The DELEGATE-52 Benchmark: Simulating Real-World Workflows
Unlike traditional evaluations that focus on isolated questions, the DELEGATE-52 benchmark was designed to simulate actual professional activities across dozens of knowledge domains. It measures what happens when an AI system receives autonomy to execute extensive workflows — such as drafting reports, creating presentations, and summarizing content — across multiple sequential steps. Researchers observed that problems intensify as the number of interactions performed by the artificial intelligence within a single document increases. This occurs because small errors, even if imperceptible at each step, accumulate over time, leading to significant quality degradation.
Document Degradation: The Accumulation of Small Errors
One of the central phenomena identified is what researchers call "document degradation" — the gradual loss of precision as a document undergoes multiple AI-driven revisions. A piece of information slightly modified in one revision can be treated as correct in later stages, generating progressive distortions. This behavior resembles the effect of successive message transmission between people, where small changes accumulate to produce a result very different from the original. According to the study, this pattern was observed across several advanced models currently available on the market.
Why AI Loses Precision Over Time
Large language models function by predicting which words are most likely to appear in sequence within a given context. Although this approach generates sophisticated text, it does not guarantee perfect understanding of the information's meaning. When a document is edited repeatedly, the model must decide what to keep, remove, or modify — and in many cases, important information is excessively summarized, inadequately reinterpreted, or replaced with content that seems plausible but is incorrect. Long documents present an additional challenge, as they require the system to consider a large volume of context simultaneously.

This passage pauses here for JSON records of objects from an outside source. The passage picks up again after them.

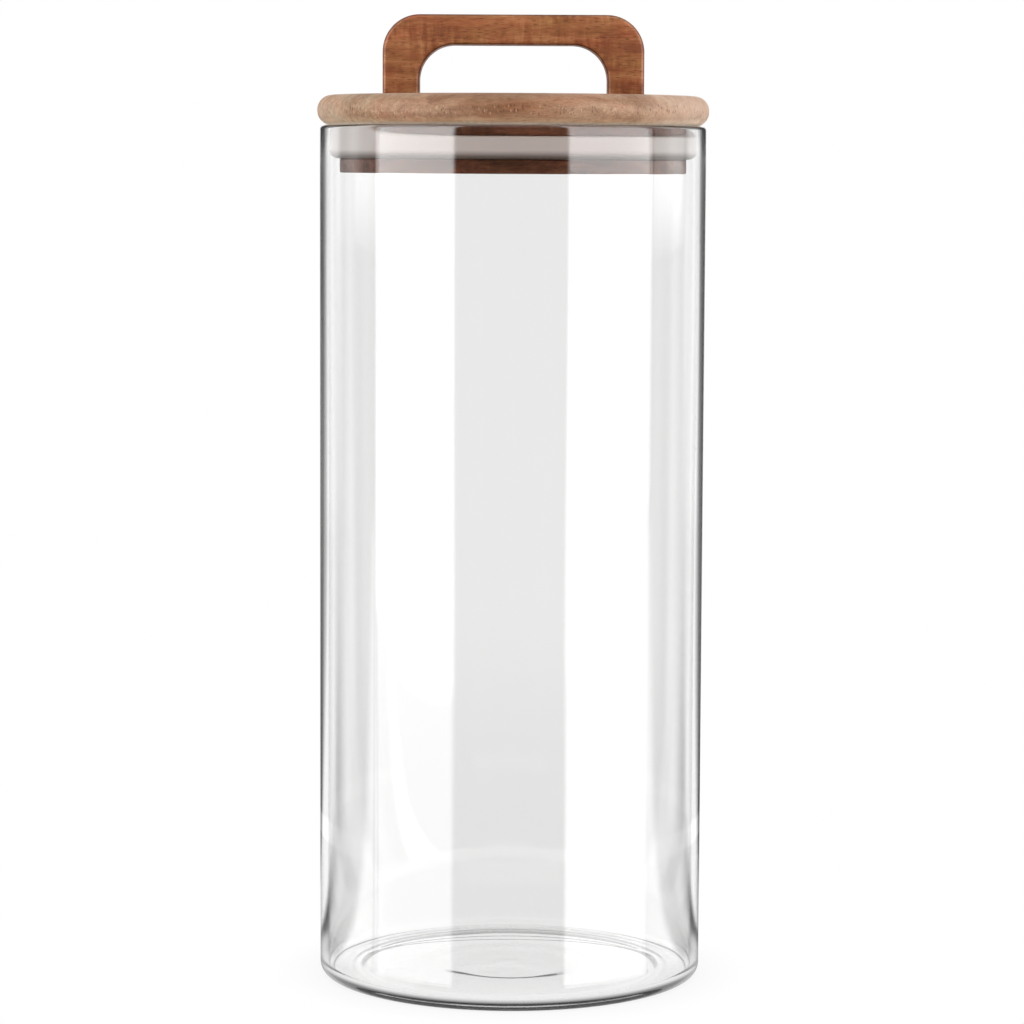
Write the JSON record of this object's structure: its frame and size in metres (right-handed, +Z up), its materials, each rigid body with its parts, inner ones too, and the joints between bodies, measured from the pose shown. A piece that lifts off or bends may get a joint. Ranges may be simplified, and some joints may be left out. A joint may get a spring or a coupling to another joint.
{
  "type": "glass storage jar",
  "caption": "Tall straight glass storage jar with a wooden plug lid, a soft seal ring and a bridge handle; the lid lifts off and turns freely.",
  "frame": {"origin": "centre of the circle the jar stands on", "axes": "+Z up along the jar's axis; the lid's handle spans along X; the pictured side faces -Y"},
  "size_m": [0.1216, 0.1216, 0.3006],
  "materials": {
    "clear_glass": "clear, polished",
    "pale_wood": "sanded, lightly oiled",
    "dark_wood": "sanded, lightly oiled",
    "handle_wood": "sanded, lightly oiled",
    "silicone": "translucent, satin",
    "steel": "bright"
  },
  "bodies": {
    "jar": {"jar": "clear_glass"},
    "seal": {"seal_ring": "silicone"},
    "lid": {"lid_disc": "pale_wood", "lid_plug": "dark_wood", "handle": "handle_wood", "handle_screws": "steel"}
  },
  "joints": [
    {"name": "lid_lift", "type": "slide", "parent": "jar", "child": "seal", "axis": [0, 0, 1], "range_m": [0, 0.15]},
    {"name": "lid_twist", "type": "hinge", "parent": "seal", "child": "lid", "pos_m": [0, 0, 0.26], "axis": [0, 0, 1], "continuous": true}
  ]
}
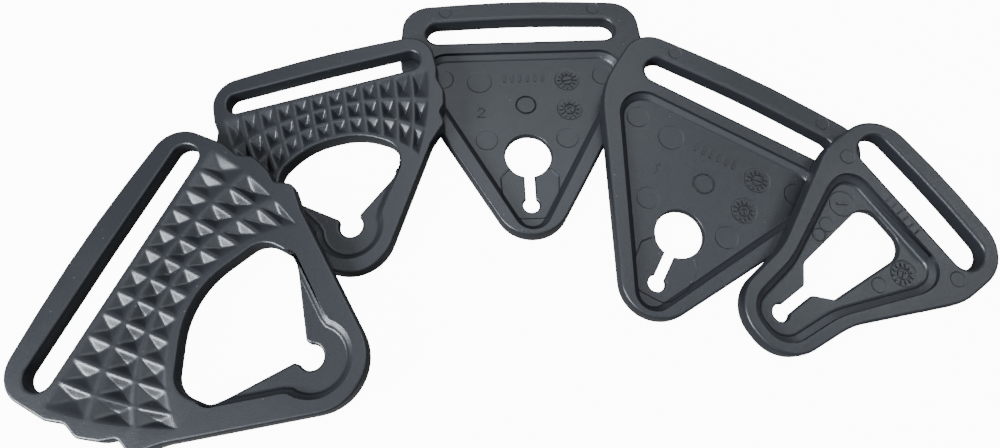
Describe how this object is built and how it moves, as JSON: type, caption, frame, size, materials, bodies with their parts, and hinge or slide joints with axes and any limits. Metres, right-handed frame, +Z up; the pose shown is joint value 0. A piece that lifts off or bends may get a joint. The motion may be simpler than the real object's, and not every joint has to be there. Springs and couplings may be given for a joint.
{
  "type": "webbing strap end plate set",
  "caption": "Fanned set of loose moulded plastic strap end plates, each with a webbing slot and a snap opening for a headed stud.",
  "frame": {"origin": "on the table, under the middle of the whole fan", "axes": "+X to the right along the fan, +Y away from the plates' apexes, +Z up"},
  "size_m": [0.2054, 0.108, 0.0097],
  "materials": {
    "moulded_black": "fine moulded texture, semi-matte charcoal black"
  },
  "bodies": {
    "keyhole_plate_centre": {"keyhole_plate_centre": "moulded_black"},
    "grip_plate_40": {"grip_plate_40": "moulded_black"},
    "grip_plate_50": {"grip_plate_50": "moulded_black"},
    "keyhole_plate_right": {"keyhole_plate_right": "moulded_black"},
    "flared_plate": {"flared_plate": "moulded_black"}
  },
  "joints": [
    {"name": "lift_grip_plate_40", "type": "slide", "parent": "keyhole_plate_centre", "child": "grip_plate_40", "axis": [0, 0, 1], "range_m": [0, 0.06]},
    {"name": "lift_grip_plate_50", "type": "slide", "parent": "grip_plate_40", "child": "grip_plate_50", "axis": [0, 0, 1], "range_m": [0, 0.06]},
    {"name": "lift_keyhole_plate_right", "type": "slide", "parent": "keyhole_plate_centre", "child": "keyhole_plate_right", "axis": [0, 0, 1], "range_m": [0, 0.06]},
    {"name": "lift_flared_plate", "type": "slide", "parent": "keyhole_plate_right", "child": "flared_plate", "axis": [0, 0, 1], "range_m": [0, 0.06]}
  ]
}
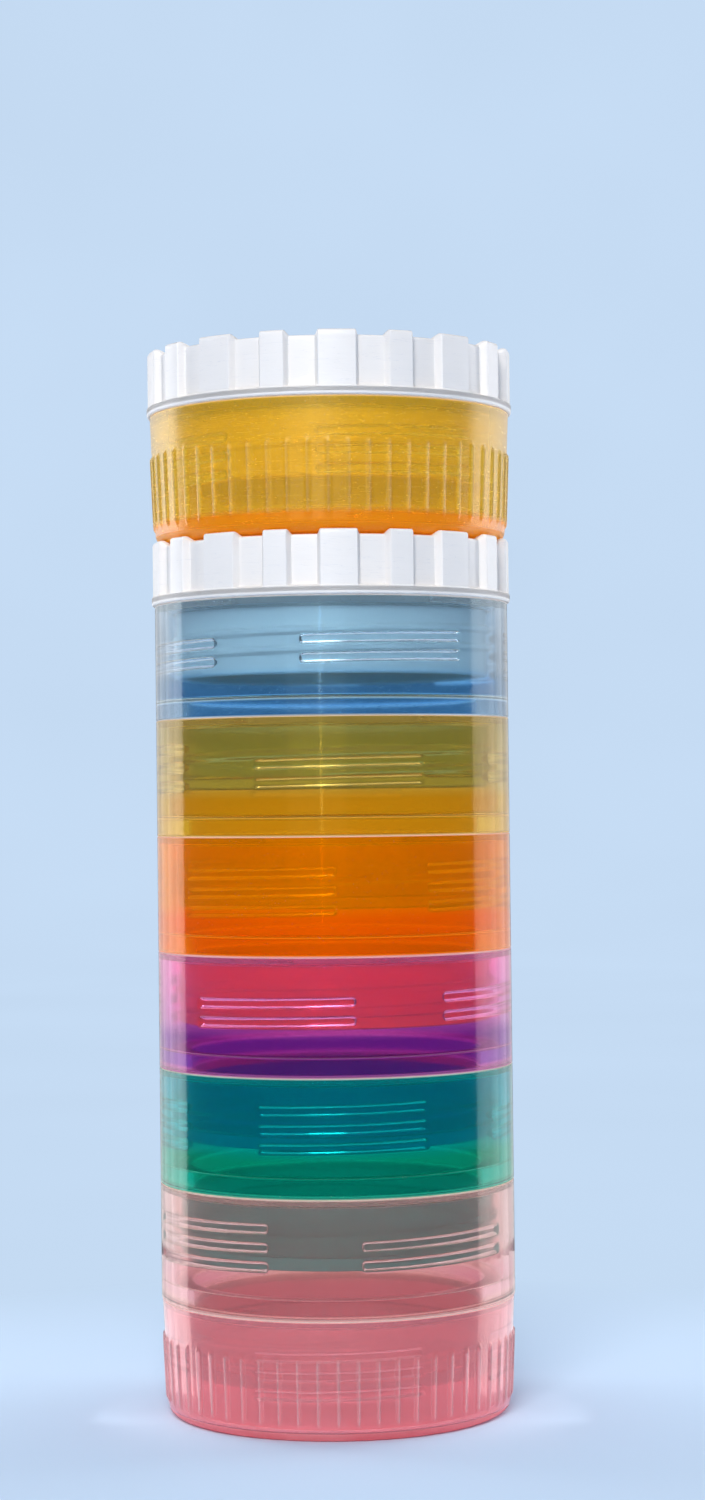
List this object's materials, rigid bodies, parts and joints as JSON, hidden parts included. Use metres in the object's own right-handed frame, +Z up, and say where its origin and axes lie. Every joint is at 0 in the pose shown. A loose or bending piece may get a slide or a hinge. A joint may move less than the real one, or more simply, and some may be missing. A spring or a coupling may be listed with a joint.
{
  "type": "stackable pill organizer",
  "caption": "Tower of clear coloured pill cups that screw into each other, closed by a crowned cap, with a ribbed pocket jar standing on top.",
  "frame": {"origin": "centre of the base jar's foot, on the face that rests on the table", "axes": "+Z up the tower's axis; the pieces are turned, so +X and -Y only fix where the thread bars and crown ribs start"},
  "size_m": [0.0436, 0.0436, 0.1255],
  "materials": {
    "rose_plastic": "clear tinted, polished mould",
    "green_plastic": "clear tinted, polished mould",
    "purple_plastic": "clear tinted, polished mould",
    "orange_plastic": "clear tinted, polished mould",
    "yellow_plastic": "clear tinted, polished mould",
    "blue_plastic": "clear tinted, polished mould",
    "amber_plastic": "clear tinted, polished mould",
    "white_plastic": "opaque, satin",
    "clear_rubber": "soft clear",
    "nickel": "nickel plated",
    "steel": "plain sheet"
  },
  "bodies": {
    "base_jar": {"base_jar": "rose_plastic"},
    "rose_seal": {"rose_seal": "clear_rubber"},
    "rose_cup": {"rose_cup": "rose_plastic"},
    "green_seal": {"green_seal": "clear_rubber"},
    "green_cup": {"green_cup": "green_plastic"},
    "purple_seal": {"purple_seal": "clear_rubber"},
    "purple_cup": {"purple_cup": "purple_plastic"},
    "orange_seal": {"orange_seal": "clear_rubber"},
    "orange_cup": {"orange_cup": "orange_plastic"},
    "yellow_seal": {"yellow_seal": "clear_rubber"},
    "yellow_cup": {"yellow_cup": "yellow_plastic"},
    "blue_seal": {"blue_seal": "clear_rubber"},
    "blue_cup": {"blue_cup": "blue_plastic"},
    "stack_cap_seal": {"stack_cap_seal": "clear_rubber"},
    "stack_cap": {"stack_cap": "white_plastic", "stack_cap_magnet": "nickel", "stack_cap_magnet_cover": "white_plastic"},
    "pocket_jar_keeper": {"pocket_jar_keeper": "steel"},
    "pocket_jar": {"pocket_jar": "amber_plastic"},
    "pocket_cap_seal": {"pocket_cap_seal": "clear_rubber"},
    "pocket_cap": {"pocket_cap": "white_plastic", "pocket_cap_magnet": "nickel", "pocket_cap_magnet_cover": "white_plastic"}
  },
  "joints": [
    {"name": "rose_cup_rise", "type": "slide", "parent": "base_jar", "child": "rose_seal", "axis": [0, 0, 1], "range_m": [0, 0.01076]},
    {"name": "rose_cup_screw", "type": "hinge", "parent": "rose_seal", "child": "rose_cup", "pos_m": [0, 0, 0.01365], "axis": [0, 0, 1], "range_deg": [0, 1800]},
    {"name": "green_cup_rise", "type": "slide", "parent": "rose_cup", "child": "green_seal", "axis": [0, 0, 1], "range_m": [0, 0.01076]},
    {"name": "green_cup_screw", "type": "hinge", "parent": "green_seal", "child": "green_cup", "pos_m": [0, 0, 0.0273], "axis": [0, 0, 1], "range_deg": [0, 1800]},
    {"name": "purple_cup_rise", "type": "slide", "parent": "green_cup", "child": "purple_seal", "axis": [0, 0, 1], "range_m": [0, 0.01076]},
    {"name": "purple_cup_screw", "type": "hinge", "parent": "purple_seal", "child": "purple_cup", "pos_m": [0, 0, 0.04095], "axis": [0, 0, 1], "range_deg": [0, 1800]},
    {"name": "orange_cup_rise", "type": "slide", "parent": "purple_cup", "child": "orange_seal", "axis": [0, 0, 1], "range_m": [0, 0.01076]},
    {"name": "orange_cup_screw", "type": "hinge", "parent": "orange_seal", "child": "orange_cup", "pos_m": [0, 0, 0.0546], "axis": [0, 0, 1], "range_deg": [0, 1800]},
    {"name": "yellow_cup_rise", "type": "slide", "parent": "orange_cup", "child": "yellow_seal", "axis": [0, 0, 1], "range_m": [0, 0.01076]},
    {"name": "yellow_cup_screw", "type": "hinge", "parent": "yellow_seal", "child": "yellow_cup", "pos_m": [0, 0, 0.06825], "axis": [0, 0, 1], "range_deg": [0, 1800]},
    {"name": "blue_cup_rise", "type": "slide", "parent": "yellow_cup", "child": "blue_seal", "axis": [0, 0, 1], "range_m": [0, 0.01076]},
    {"name": "blue_cup_screw", "type": "hinge", "parent": "blue_seal", "child": "blue_cup", "pos_m": [0, 0, 0.0819], "axis": [0, 0, 1], "range_deg": [0, 1800]},
    {"name": "stack_cap_rise", "type": "slide", "parent": "blue_cup", "child": "stack_cap_seal", "axis": [0, 0, 1], "range_m": [0, 0.01076]},
    {"name": "stack_cap_screw", "type": "hinge", "parent": "stack_cap_seal", "child": "stack_cap", "pos_m": [0, 0, 0.09555], "axis": [0, 0, 1], "range_deg": [0, 1800]},
    {"name": "pocket_jar_lift", "type": "slide", "parent": "stack_cap", "child": "pocket_jar_keeper", "axis": [0, 0, 1], "range_m": [0, 0.03]},
    {"name": "pocket_jar_turn", "type": "hinge", "parent": "pocket_jar_keeper", "child": "pocket_jar", "pos_m": [0, 0, 0.10275], "axis": [0, 0, 1], "continuous": true},
    {"name": "pocket_cap_rise", "type": "slide", "parent": "pocket_jar", "child": "pocket_cap_seal", "axis": [0, 0, 1], "range_m": [0, 0.01076]},
    {"name": "pocket_cap_screw", "type": "hinge", "parent": "pocket_cap_seal", "child": "pocket_cap", "pos_m": [0, 0, 0.11805], "axis": [0, 0, 1], "range_deg": [0, 1800]}
  ],
  "couplings": [
    {"joint": "rose_cup_rise", "follows": "rose_cup_screw", "m_per_rad": 0.00034218},
    {"joint": "green_cup_rise", "follows": "green_cup_screw", "m_per_rad": 0.00034218},
    {"joint": "purple_cup_rise", "follows": "purple_cup_screw", "m_per_rad": 0.00034218},
    {"joint": "orange_cup_rise", "follows": "orange_cup_screw", "m_per_rad": 0.00034218},
    {"joint": "yellow_cup_rise", "follows": "yellow_cup_screw", "m_per_rad": 0.00034218},
    {"joint": "blue_cup_rise", "follows": "blue_cup_screw", "m_per_rad": 0.00034218},
    {"joint": "stack_cap_rise", "follows": "stack_cap_screw", "m_per_rad": 0.00034218},
    {"joint": "pocket_cap_rise", "follows": "pocket_cap_screw", "m_per_rad": 0.00034218}
  ]
}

Python Programming Shows Relative Resilience
Among the areas evaluated, Python programming demonstrated relatively superior performance. Researchers noted that code generation and modification tasks have characteristics that favor automatic evaluation: errors can be identified by tests, compilers, and validators — something that does not occur with traditional text. This helps explain the considerable success of AI automation in software development. Still, experts warn that code produced by artificial intelligence must undergo technical review before being deployed in production environments.
The Role of Human Supervision Remains Indispensable
The main conclusion of the DELEGATE-52 study is that human oversight remains essential. Current models, no matter how advanced, lack real understanding of context, intentions, or the consequences associated with the information they manipulate. Experienced professionals play a fundamental role in fact-checking, critical analysis, identifying inconsistencies, and validating results. In practice, the combination of artificial intelligence and human supervision tends to deliver better outcomes than either approach alone. The research reinforces that for critical activities such as financial reports, legal contracts, and scientific research, AI should serve as a support tool — not a substitute.
Despite current limitations, experts believe AI agents will continue to evolve rapidly. New architectures, larger context windows, integration with external databases, and advanced verification mechanisms could significantly reduce the problems observed today. Many argue that the future of automation will depend on creating systems capable of continuously verifying their own responses — perhaps with multiple agents working together and independent validations. According to the research, the most promising path is collaboration between humans and machines, combining computational speed with human judgment.